### [Aim]
Below are several entries. Transcribe exactly those lines that fall from the one with "What bpy script" through the one with "ROW_CROWDING = 1.05", end lines included.

* Start *

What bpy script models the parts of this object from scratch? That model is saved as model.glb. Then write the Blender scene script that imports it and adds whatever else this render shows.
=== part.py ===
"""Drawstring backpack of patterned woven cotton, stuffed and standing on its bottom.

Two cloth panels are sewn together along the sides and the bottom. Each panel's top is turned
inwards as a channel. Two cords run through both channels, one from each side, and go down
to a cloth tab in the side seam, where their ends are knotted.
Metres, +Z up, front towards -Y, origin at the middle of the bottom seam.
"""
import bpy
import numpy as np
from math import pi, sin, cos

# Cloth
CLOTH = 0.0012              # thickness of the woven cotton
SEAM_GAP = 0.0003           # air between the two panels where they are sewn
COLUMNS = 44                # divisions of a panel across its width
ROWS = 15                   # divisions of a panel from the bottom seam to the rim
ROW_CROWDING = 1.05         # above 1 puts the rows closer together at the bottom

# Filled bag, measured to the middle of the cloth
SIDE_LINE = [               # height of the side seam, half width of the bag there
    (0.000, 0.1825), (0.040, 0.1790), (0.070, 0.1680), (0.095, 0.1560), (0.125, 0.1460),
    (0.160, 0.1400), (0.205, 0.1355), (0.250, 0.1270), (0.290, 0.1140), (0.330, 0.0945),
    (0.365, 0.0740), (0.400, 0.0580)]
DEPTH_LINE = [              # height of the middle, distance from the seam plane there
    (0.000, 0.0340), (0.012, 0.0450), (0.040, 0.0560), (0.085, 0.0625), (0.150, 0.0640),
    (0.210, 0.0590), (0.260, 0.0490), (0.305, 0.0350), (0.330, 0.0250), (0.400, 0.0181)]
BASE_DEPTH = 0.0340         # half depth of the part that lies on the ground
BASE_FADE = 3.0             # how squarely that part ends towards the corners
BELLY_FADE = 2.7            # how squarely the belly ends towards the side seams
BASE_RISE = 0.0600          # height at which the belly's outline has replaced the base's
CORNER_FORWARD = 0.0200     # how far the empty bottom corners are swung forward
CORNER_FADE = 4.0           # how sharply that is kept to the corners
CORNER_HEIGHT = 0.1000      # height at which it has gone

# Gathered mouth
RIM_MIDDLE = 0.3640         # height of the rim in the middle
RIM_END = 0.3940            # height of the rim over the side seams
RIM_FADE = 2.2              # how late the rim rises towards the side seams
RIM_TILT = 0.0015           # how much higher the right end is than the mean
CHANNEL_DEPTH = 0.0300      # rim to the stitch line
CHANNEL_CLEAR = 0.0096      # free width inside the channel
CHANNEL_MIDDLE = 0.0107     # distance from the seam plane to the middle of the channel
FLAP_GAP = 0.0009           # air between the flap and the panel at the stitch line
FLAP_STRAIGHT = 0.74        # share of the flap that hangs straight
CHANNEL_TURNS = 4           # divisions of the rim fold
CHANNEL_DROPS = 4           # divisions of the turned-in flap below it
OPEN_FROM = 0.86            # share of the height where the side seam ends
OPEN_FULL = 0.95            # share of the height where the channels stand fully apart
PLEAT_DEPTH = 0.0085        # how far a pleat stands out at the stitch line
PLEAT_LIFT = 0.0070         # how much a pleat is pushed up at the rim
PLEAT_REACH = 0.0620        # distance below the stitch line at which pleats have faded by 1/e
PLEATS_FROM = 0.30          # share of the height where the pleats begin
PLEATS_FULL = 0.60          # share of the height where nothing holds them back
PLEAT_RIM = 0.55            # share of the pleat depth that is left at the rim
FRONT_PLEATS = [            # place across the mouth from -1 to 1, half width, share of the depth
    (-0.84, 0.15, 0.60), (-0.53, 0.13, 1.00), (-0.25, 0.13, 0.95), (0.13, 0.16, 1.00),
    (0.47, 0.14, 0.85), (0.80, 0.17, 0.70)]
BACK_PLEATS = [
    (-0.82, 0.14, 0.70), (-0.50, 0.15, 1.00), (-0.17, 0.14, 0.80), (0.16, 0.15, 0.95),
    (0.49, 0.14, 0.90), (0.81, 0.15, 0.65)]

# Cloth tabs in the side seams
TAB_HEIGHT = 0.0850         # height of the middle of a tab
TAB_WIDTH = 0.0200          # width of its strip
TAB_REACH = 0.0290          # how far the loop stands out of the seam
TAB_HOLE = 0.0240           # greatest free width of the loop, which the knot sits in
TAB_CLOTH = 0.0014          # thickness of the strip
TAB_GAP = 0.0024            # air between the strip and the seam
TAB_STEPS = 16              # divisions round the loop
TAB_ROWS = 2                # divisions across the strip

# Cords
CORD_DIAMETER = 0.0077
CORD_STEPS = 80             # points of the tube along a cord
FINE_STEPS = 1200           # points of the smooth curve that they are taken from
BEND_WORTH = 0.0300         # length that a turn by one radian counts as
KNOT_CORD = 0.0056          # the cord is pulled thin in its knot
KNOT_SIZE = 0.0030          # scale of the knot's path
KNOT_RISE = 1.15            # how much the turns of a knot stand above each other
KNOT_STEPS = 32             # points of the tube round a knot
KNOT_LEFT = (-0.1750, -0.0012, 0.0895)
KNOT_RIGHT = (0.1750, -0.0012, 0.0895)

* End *
* Start *

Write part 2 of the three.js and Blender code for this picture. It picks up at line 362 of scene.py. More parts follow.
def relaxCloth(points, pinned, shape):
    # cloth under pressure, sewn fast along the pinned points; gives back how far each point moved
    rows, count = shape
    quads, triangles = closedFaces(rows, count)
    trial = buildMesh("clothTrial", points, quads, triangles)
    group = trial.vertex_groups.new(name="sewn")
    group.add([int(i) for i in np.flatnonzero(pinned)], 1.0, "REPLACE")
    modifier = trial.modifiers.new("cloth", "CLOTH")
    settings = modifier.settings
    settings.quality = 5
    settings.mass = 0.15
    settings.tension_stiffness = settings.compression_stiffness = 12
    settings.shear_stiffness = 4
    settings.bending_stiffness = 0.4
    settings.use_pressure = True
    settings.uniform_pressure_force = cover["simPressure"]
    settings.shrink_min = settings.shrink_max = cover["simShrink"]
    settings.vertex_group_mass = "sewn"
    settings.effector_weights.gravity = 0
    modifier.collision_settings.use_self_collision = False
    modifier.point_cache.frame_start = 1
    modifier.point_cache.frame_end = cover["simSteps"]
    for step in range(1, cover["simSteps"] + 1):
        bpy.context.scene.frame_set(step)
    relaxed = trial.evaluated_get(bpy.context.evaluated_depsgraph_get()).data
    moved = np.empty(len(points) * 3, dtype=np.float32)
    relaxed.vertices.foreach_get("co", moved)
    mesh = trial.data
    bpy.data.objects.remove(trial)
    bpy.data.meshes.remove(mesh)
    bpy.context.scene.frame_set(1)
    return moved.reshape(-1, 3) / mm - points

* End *

### [Result for this task]
What bpy script models the parts of this object from scratch? That model is saved as model.glb. Then write the Blender scene script that imports it and adds whatever else this render shows.
=== part.py ===
"""Drawstring backpack of patterned woven cotton, stuffed and standing on its bottom.

Two cloth panels are sewn together along the sides and the bottom. Each panel's top is turned
inwards as a channel. Two cords run through both channels, one from each side, and go down
to a cloth tab in the side seam, where their ends are knotted.
Metres, +Z up, front towards -Y, origin at the middle of the bottom seam.
"""
import bpy
import numpy as np
from math import pi, sin, cos

# Cloth
CLOTH = 0.0012              # thickness of the woven cotton
SEAM_GAP = 0.0003           # air between the two panels where they are sewn
COLUMNS = 44                # divisions of a panel across its width
ROWS = 15                   # divisions of a panel from the bottom seam to the rim
ROW_CROWDING = 1.05         # above 1 puts the rows closer together at the bottom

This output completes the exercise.